Der Bundesrat hatte auf Initiative des Freistaates Bayern und des Landes Nordrhein-Westfalen der EU-Kommission eine deutliche Anhebung der Schwellenwerte für EU-weite Ausschreibungen empfohlen. Ziel dieser Initiative war es, den Verwaltungs- und Kostenaufwand für Auftraggeber und Auftragnehmer zu reduzieren, den Mittelstand zu entlasten, die Anzahl der aufwändigen EU-Vergabeverfahren (sogenannter Oberschwellenbereich) deutlich zu verringern und öffentliche Investitionen zu beschleunigen. Dieser Anregung des Bundesrates ist die EU-Kommission für die Jahre 2024 bis 2025 allerdings nicht gefolgt. Stattdessen wurden die EU-Schwellenwerte in allen Bereichen nur moderat angehoben.

Mit den neuen Schwellenwerten der EU-Kommission werden in den Jahren 2024/2025 gerade einmal genau (Liefer-/ Dienstleistungen) bzw. fast genau (Bauleistungen und Konzessionen) die Schwellenwerte aus 2018/ 2019 wieder erreicht. Der Anwendungsbereich des nationalen Vergaberechts erweitert sich daher aufgrund dieser nur leicht angehobenen „nackten Zahlen“ nur geringfügig.
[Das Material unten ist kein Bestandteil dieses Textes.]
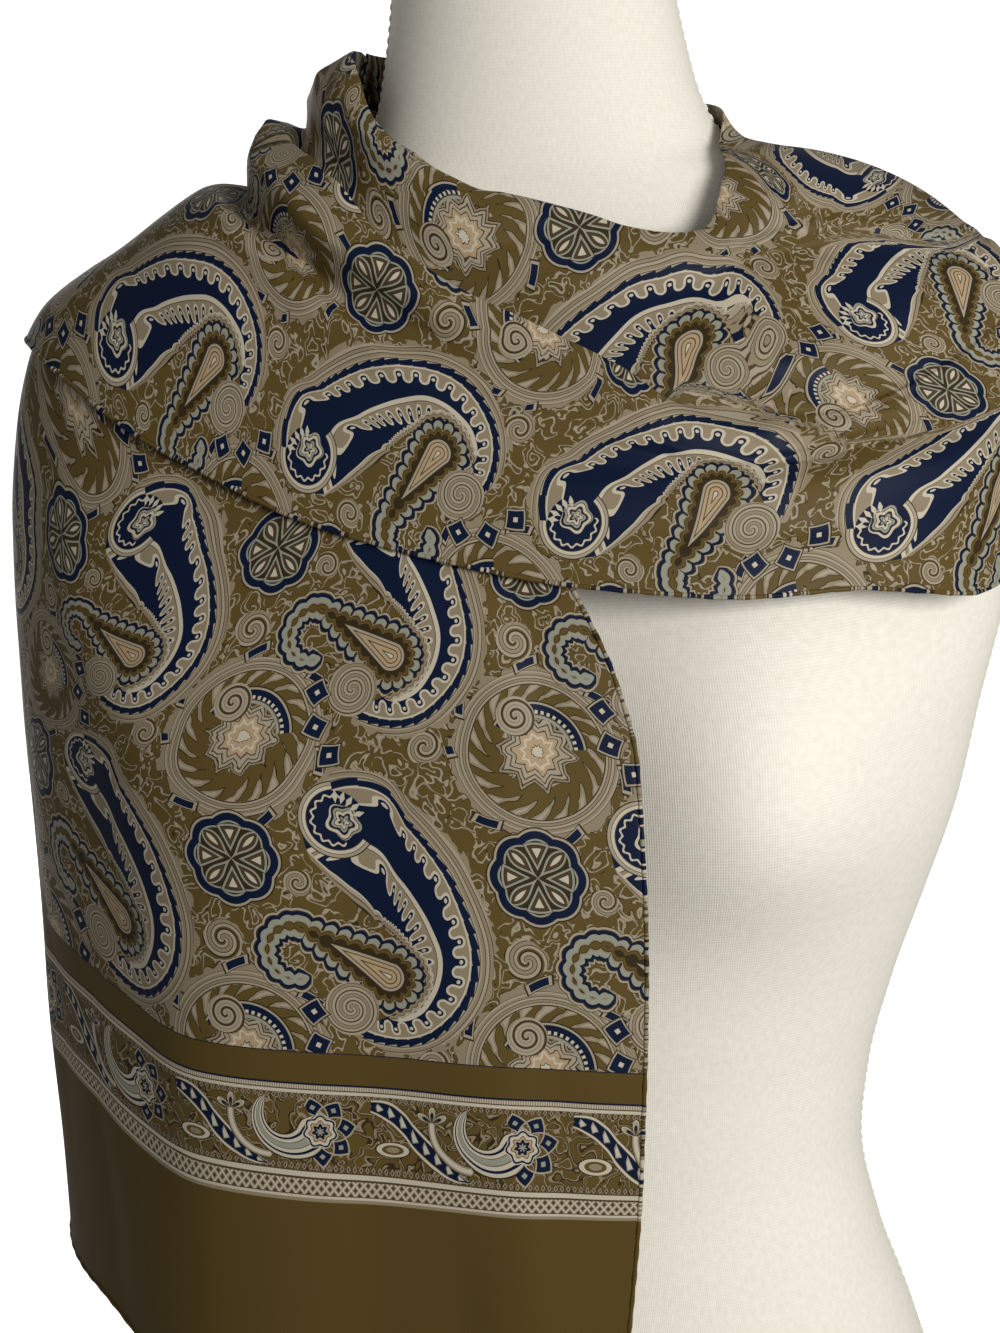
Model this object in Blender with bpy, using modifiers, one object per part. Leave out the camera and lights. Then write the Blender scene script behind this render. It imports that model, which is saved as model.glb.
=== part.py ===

Wenn jedoch zusätzlich beachtet wird, dass durch die neuen Werte nicht die erheblichen Verbraucherpreissteigerungen in Deutschland berücksichtigt werden, sondern nur das geänderte Verhältnis zwischen Euro und SDR (= Währungskorb des IWF) abgebildet wird, bedeutet dies im Umkehrschluss, dass trotz der Anhebung der EU-Schwellenwerte – aufgrund der vorgenannten Preissteigerungen in Deutschland – faktisch mehr Leistungen neu europaweit auszuschreiben sein werden.

Welche EU-Schwellenwerte haben sich nicht geändert?

Der EU-Schwellenwert für soziale und andere besondere Dienstleistungen gemäß § 130 Abs. 1 GWB bleibt mit 750.000 € netto unverändert. Hierzu gehören bestimmte Dienstleistungen des Gesundheits- und Sozialwesens sowie auch bestimmte juristische Dienstleistungen. Hintergrund ist, dass diese nicht unter das WTO-Übereinkommen (GPA) fallen. Deshalb wird dieser Wert bei den turnusmäßigen Anpassungen alle zwei Jahre (bisher) nicht geändert.